------ Extracted records ------

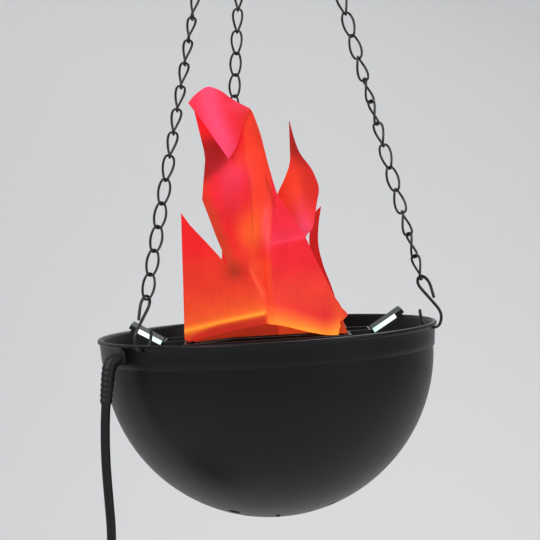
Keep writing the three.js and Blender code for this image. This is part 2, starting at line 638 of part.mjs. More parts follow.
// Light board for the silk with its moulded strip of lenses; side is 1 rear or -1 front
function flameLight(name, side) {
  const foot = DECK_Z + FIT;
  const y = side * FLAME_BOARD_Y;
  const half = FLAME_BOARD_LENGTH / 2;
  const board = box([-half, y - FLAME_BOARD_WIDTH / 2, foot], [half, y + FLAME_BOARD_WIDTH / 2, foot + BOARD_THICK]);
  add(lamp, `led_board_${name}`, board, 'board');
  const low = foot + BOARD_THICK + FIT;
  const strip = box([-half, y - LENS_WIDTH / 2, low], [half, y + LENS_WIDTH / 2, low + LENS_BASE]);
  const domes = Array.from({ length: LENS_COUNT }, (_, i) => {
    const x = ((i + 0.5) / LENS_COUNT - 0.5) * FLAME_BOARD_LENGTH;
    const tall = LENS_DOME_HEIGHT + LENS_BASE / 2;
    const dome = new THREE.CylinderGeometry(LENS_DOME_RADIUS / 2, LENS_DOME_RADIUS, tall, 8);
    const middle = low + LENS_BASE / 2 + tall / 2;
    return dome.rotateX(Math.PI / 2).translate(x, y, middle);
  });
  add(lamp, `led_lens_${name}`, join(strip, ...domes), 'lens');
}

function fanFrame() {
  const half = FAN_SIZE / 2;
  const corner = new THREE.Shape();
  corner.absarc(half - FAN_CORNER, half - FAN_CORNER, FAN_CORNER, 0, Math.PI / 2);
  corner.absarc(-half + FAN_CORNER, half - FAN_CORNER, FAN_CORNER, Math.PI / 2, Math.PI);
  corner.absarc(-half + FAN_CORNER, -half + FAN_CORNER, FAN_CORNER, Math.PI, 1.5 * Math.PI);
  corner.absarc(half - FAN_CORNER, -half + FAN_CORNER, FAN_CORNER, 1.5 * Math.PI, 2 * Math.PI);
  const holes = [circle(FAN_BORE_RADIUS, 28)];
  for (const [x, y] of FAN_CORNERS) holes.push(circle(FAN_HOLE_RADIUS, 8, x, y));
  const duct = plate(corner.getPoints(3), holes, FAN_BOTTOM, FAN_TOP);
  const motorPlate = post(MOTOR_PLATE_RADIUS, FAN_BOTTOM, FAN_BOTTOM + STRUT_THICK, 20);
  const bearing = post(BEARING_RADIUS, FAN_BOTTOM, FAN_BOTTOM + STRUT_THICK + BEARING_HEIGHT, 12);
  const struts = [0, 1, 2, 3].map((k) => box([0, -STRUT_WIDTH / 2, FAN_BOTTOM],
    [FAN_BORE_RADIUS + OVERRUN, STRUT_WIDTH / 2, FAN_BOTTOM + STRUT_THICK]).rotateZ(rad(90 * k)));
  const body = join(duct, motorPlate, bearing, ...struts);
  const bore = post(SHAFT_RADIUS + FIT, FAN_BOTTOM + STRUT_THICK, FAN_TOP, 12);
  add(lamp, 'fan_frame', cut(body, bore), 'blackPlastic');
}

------
------ Extracted records ------

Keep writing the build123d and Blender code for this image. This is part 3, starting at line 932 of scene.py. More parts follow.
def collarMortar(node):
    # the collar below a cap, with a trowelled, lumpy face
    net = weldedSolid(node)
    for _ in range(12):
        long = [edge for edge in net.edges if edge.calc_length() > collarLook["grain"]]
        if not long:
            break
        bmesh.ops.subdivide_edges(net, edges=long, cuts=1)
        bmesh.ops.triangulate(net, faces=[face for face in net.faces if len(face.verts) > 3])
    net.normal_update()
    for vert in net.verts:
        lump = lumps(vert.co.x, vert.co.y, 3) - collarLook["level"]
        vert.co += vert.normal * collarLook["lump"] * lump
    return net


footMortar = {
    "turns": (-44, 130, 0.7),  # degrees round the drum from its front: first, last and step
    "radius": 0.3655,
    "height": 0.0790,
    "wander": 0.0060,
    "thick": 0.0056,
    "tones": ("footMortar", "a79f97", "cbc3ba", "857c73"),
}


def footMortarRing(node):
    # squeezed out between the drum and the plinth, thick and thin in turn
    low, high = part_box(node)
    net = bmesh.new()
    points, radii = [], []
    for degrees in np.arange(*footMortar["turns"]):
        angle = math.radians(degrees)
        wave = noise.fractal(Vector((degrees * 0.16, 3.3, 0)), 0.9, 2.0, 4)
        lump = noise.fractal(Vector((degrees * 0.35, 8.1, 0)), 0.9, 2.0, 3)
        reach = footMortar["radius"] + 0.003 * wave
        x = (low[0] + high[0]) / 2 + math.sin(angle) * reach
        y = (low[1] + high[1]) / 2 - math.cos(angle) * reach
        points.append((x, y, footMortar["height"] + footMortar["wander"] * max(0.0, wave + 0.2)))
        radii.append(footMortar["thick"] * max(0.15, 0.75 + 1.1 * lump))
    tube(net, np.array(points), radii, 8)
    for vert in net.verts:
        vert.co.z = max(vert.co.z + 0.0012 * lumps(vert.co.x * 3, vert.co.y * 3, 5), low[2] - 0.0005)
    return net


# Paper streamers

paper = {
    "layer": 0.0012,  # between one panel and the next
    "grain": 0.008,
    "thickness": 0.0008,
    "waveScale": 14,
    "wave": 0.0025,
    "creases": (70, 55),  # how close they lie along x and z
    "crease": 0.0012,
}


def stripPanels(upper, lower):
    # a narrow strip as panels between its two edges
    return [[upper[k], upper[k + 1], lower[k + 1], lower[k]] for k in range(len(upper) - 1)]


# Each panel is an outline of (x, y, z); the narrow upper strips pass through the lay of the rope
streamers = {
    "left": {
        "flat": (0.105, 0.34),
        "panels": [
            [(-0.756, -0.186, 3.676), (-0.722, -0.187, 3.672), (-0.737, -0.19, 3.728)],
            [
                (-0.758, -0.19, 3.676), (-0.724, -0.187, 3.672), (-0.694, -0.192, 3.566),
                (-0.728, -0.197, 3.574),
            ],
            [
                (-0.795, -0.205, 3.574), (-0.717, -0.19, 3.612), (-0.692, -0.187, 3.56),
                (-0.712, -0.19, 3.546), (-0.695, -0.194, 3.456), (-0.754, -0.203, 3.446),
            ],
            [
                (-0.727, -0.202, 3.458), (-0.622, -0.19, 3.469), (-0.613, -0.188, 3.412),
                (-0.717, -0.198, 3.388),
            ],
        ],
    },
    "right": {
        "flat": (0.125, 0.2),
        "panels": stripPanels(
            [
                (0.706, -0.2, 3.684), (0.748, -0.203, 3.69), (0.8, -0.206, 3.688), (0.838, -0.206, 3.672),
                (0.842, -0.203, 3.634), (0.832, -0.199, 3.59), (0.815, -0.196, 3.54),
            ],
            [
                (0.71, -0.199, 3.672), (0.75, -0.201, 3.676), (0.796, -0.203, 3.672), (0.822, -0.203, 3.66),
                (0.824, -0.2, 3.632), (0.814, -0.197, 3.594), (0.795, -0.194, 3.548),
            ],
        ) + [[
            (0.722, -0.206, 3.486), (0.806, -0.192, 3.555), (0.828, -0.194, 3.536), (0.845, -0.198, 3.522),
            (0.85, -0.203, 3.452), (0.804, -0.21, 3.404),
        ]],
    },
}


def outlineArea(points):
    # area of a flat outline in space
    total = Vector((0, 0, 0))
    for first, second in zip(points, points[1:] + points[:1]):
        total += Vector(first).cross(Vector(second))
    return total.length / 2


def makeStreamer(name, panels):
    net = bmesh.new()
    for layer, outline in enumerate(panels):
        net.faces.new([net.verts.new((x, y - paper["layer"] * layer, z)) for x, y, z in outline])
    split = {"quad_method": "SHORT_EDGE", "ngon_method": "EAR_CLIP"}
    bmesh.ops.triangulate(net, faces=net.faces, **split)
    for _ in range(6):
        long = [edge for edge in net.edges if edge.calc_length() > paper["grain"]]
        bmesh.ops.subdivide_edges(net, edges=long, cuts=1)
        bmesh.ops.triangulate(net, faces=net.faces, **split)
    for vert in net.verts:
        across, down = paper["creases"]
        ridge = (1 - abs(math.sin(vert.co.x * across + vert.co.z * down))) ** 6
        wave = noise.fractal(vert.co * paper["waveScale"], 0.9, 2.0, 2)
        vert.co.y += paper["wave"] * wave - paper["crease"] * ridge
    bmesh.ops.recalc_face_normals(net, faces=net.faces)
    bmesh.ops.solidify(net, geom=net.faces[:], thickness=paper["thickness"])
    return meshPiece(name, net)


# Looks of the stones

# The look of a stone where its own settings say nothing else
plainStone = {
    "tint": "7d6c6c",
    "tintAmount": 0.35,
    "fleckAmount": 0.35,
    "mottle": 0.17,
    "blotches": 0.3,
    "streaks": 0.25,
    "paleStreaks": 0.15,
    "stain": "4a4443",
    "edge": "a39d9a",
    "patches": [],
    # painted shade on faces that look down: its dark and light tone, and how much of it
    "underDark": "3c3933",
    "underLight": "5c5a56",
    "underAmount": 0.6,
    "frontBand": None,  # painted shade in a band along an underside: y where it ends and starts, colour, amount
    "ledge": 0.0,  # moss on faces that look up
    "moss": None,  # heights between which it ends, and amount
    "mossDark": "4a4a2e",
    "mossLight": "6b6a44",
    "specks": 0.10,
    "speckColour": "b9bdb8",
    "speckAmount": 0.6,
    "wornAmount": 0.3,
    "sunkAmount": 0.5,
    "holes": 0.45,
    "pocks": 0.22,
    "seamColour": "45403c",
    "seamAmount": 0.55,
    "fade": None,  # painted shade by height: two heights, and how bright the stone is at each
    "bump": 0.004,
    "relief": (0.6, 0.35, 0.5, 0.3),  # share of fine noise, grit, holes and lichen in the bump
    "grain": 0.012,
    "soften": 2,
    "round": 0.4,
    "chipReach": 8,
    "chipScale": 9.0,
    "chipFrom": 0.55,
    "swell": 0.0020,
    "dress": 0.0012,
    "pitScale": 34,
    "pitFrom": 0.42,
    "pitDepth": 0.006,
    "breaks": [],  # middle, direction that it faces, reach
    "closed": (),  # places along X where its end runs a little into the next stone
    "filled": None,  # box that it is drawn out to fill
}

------

## [Written instruction]
Pick out the lines above containing the word "this", then copy them.

## [Solution]
Keep writing the three.js and Blender code for this image. This is part 2, starting at line 638 of part.mjs. More parts follow.
Keep writing the build123d and Blender code for this image. This is part 3, starting at line 932 of scene.py. More parts follow.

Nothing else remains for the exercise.